*Data extract*.
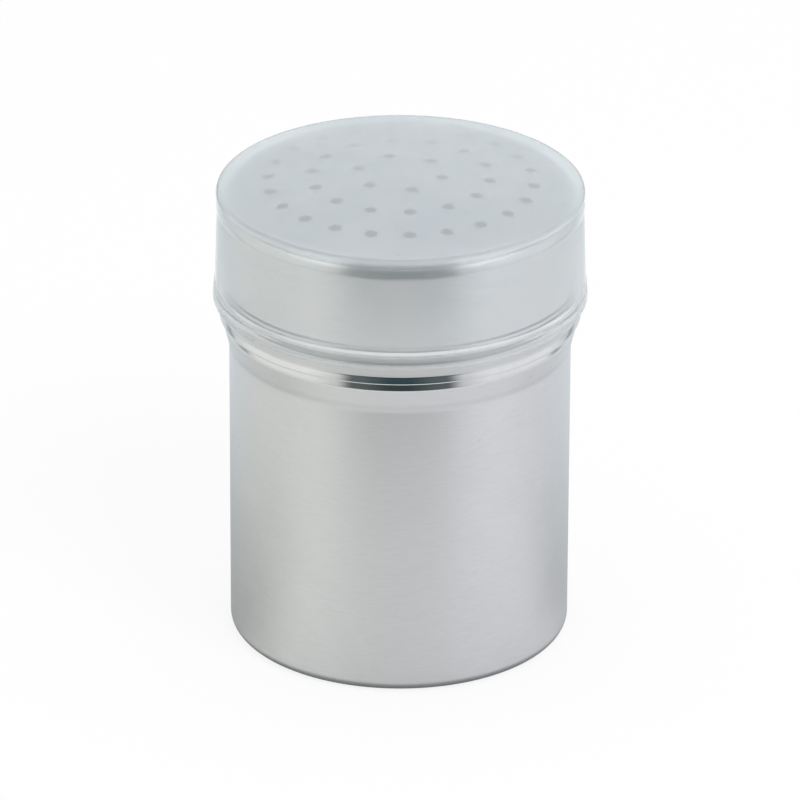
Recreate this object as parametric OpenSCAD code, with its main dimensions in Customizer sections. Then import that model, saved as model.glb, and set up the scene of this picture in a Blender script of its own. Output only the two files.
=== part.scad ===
// Spice shaker: a drawn steel can, a domed steel lid with sifting holes that pushes over
// the can's neck, and a frosted plastic cap that keeps dust and damp out of the holes.
// Millimetres. The origin is the middle of the face that the can stands on, and +Z is up.

/* [Can] */
// Outside diameter of the can's straight side
can_d = 69; // [66:0.5:72]
// Height of the can alone, to the top of its rolled rim
can_h = 91.3; // [86:0.1:91.4]
// Thickness of the steel sheet that the can and the lid are pressed from
sheet_t = 0.5; // [0.4:0.05:0.6]
// Radius of the corner between the can's side and its base
base_round = 2.3; // [1.5:0.1:4]
// How far the middle of the base is pressed up, so that the can stands on a ring
base_lift = 1.2; // [0.6:0.1:2]
// Distance from the side of the can to the step in its base
foot_w = 4.3; // [4:0.1:8]

/* [Bead and neck] */
// Height at which the side begins to spread towards the bead
flare_z = 62.5; // [58:0.1:64]
// Height of the bead's crest
bead_z = 67.45; // [66.5:0.05:67.8]
// How far the bead's crest stands out from the side
bead_out = 1.2; // [0.9:0.05:1.2]
// Height at which the shoulder above the bead becomes the upright neck
neck_z = 68.85; // [68.6:0.05:69.1]
// How far the neck stands out from the side
neck_out = 0.6; // [0.4:0.05:0.6]
// Radius of the roll that hides the cut edge of the can's mouth
rim_roll = 0.7; // [0.6:0.05:0.8]

/* [Lid] */
// Height of the middle of the lid's domed top
lid_top_z = 98.8; // [98.7:0.05:98.9]
// Radial gap between the can's neck and the lid's skirt
lid_gap = 0.3; // [0.25:0.05:0.35]
// Radius of the sphere that the lid's top and the cap's top are part of
dome_r = 179; // [170:1:200]
// Radius of the lid's rounded edge, between its top and its skirt
lid_round = 5.5; // [5.3:0.1:6]
// Height of the cut edge of the lid's turned-out lip
lip_z = 69.4; // [69.3:0.05:69.6]
// How far the lip turns out from the skirt
lip_out = 0.55; // [0.3:0.05:0.6]
// Height of the turned-out lip
lip_h = 0.95; // [0.8:0.05:1.5]

/* [Sifting holes] */
// Diameter of each hole
hole_d = 2.5; // [2:0.1:3]
// Radii of the three rings that the holes lie on
ring_r = [8.6, 17.85, 26.6]; // [5:0.05:30]
// Number of holes in each ring
ring_count = [6, 14, 22]; // [4:1:24]
// Turn of each ring about the middle of the lid, from +X towards +Y, in degrees
ring_turn = [104.7, 96.1, 93.9]; // [0:0.1:120]

/* [Cap] */
// Height of the middle of the cap's domed top, which is the height of the whole shaker
cap_top_z = 100; // [99.95:0.05:101]
// Thickness of the cap's top
cap_top_t = 0.9; // [0.7:0.05:0.9]
// Thickness of the cap's side
cap_side_t = 0.7; // [0.5:0.05:0.8]
// Radial gap between the lid's skirt and the cap's side, at its tightest
cap_gap = 0.25; // [0.2:0.05:0.35]
// Draft of the cap's side: how much wider it is at its mouth, on the radius
cap_draft = 0.6; // [0.3:0.05:0.8]
// Height of the cap's mouth
cap_mouth_z = 72.75; // [72:0.05:73.5]
// Heights of the two fine lines that run round the cap above its mouth
line_z = [76.3, 75.2]; // [74.8:0.05:77]
// How far the side steps out at each of those lines
line_out = 0.1; // [0.05:0.01:0.12]
// How far the mouth stands out beyond the side, where the band below the lines spreads
mouth_out = 0.33; // [0.25:0.01:0.5]
// Height of the narrow bead that runs round the edge of the top
edge_h = 3.3; // [2.8:0.1:4]
// Height of the slope from the side out to that bead
edge_slope_h = 1.1; // [1:0.1:1.5]
// How far that bead stands out from the side
edge_out = 0.15; // [0.1:0.05:0.2]
// Radius of the cap's edge, between its top and its side
cap_round = 1.2; // [1.1:0.1:1.5]

/* [Hidden] */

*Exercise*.
Output every line above without altering anything.

*Task answer*.
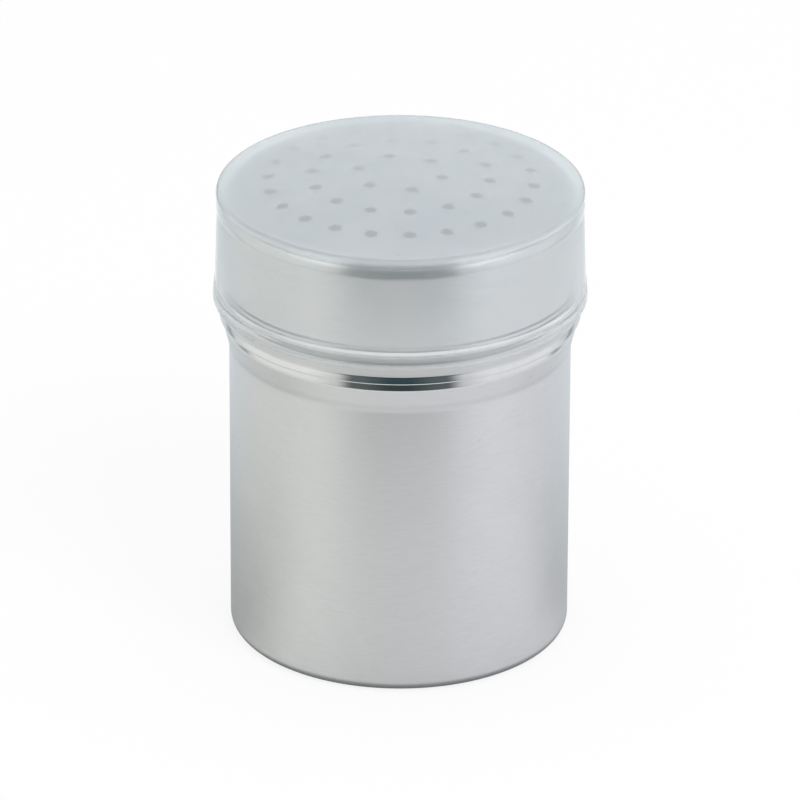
Recreate this object as parametric OpenSCAD code, with its main dimensions in Customizer sections. Then import that model, saved as model.glb, and set up the scene of this picture in a Blender script of its own. Output only the two files.
=== part.scad ===
// Spice shaker: a drawn steel can, a domed steel lid with sifting holes that pushes over
// the can's neck, and a frosted plastic cap that keeps dust and damp out of the holes.
// Millimetres. The origin is the middle of the face that the can stands on, and +Z is up.

/* [Can] */
// Outside diameter of the can's straight side
can_d = 69; // [66:0.5:72]
// Height of the can alone, to the top of its rolled rim
can_h = 91.3; // [86:0.1:91.4]
// Thickness of the steel sheet that the can and the lid are pressed from
sheet_t = 0.5; // [0.4:0.05:0.6]
// Radius of the corner between the can's side and its base
base_round = 2.3; // [1.5:0.1:4]
// How far the middle of the base is pressed up, so that the can stands on a ring
base_lift = 1.2; // [0.6:0.1:2]
// Distance from the side of the can to the step in its base
foot_w = 4.3; // [4:0.1:8]

/* [Bead and neck] */
// Height at which the side begins to spread towards the bead
flare_z = 62.5; // [58:0.1:64]
// Height of the bead's crest
bead_z = 67.45; // [66.5:0.05:67.8]
// How far the bead's crest stands out from the side
bead_out = 1.2; // [0.9:0.05:1.2]
// Height at which the shoulder above the bead becomes the upright neck
neck_z = 68.85; // [68.6:0.05:69.1]
// How far the neck stands out from the side
neck_out = 0.6; // [0.4:0.05:0.6]
// Radius of the roll that hides the cut edge of the can's mouth
rim_roll = 0.7; // [0.6:0.05:0.8]

/* [Lid] */
// Height of the middle of the lid's domed top
lid_top_z = 98.8; // [98.7:0.05:98.9]
// Radial gap between the can's neck and the lid's skirt
lid_gap = 0.3; // [0.25:0.05:0.35]
// Radius of the sphere that the lid's top and the cap's top are part of
dome_r = 179; // [170:1:200]
// Radius of the lid's rounded edge, between its top and its skirt
lid_round = 5.5; // [5.3:0.1:6]
// Height of the cut edge of the lid's turned-out lip
lip_z = 69.4; // [69.3:0.05:69.6]
// How far the lip turns out from the skirt
lip_out = 0.55; // [0.3:0.05:0.6]
// Height of the turned-out lip
lip_h = 0.95; // [0.8:0.05:1.5]

/* [Sifting holes] */
// Diameter of each hole
hole_d = 2.5; // [2:0.1:3]
// Radii of the three rings that the holes lie on
ring_r = [8.6, 17.85, 26.6]; // [5:0.05:30]
// Number of holes in each ring
ring_count = [6, 14, 22]; // [4:1:24]
// Turn of each ring about the middle of the lid, from +X towards +Y, in degrees
ring_turn = [104.7, 96.1, 93.9]; // [0:0.1:120]

/* [Cap] */
// Height of the middle of the cap's domed top, which is the height of the whole shaker
cap_top_z = 100; // [99.95:0.05:101]
// Thickness of the cap's top
cap_top_t = 0.9; // [0.7:0.05:0.9]
// Thickness of the cap's side
cap_side_t = 0.7; // [0.5:0.05:0.8]
// Radial gap between the lid's skirt and the cap's side, at its tightest
cap_gap = 0.25; // [0.2:0.05:0.35]
// Draft of the cap's side: how much wider it is at its mouth, on the radius
cap_draft = 0.6; // [0.3:0.05:0.8]
// Height of the cap's mouth
cap_mouth_z = 72.75; // [72:0.05:73.5]
// Heights of the two fine lines that run round the cap above its mouth
line_z = [76.3, 75.2]; // [74.8:0.05:77]
// How far the side steps out at each of those lines
line_out = 0.1; // [0.05:0.01:0.12]
// How far the mouth stands out beyond the side, where the band below the lines spreads
mouth_out = 0.33; // [0.25:0.01:0.5]
// Height of the narrow bead that runs round the edge of the top
edge_h = 3.3; // [2.8:0.1:4]
// Height of the slope from the side out to that bead
edge_slope_h = 1.1; // [1:0.1:1.5]
// How far that bead stands out from the side
edge_out = 0.15; // [0.1:0.05:0.2]
// Radius of the cap's edge, between its top and its side
cap_round = 1.2; // [1.1:0.1:1.5]

/* [Hidden] */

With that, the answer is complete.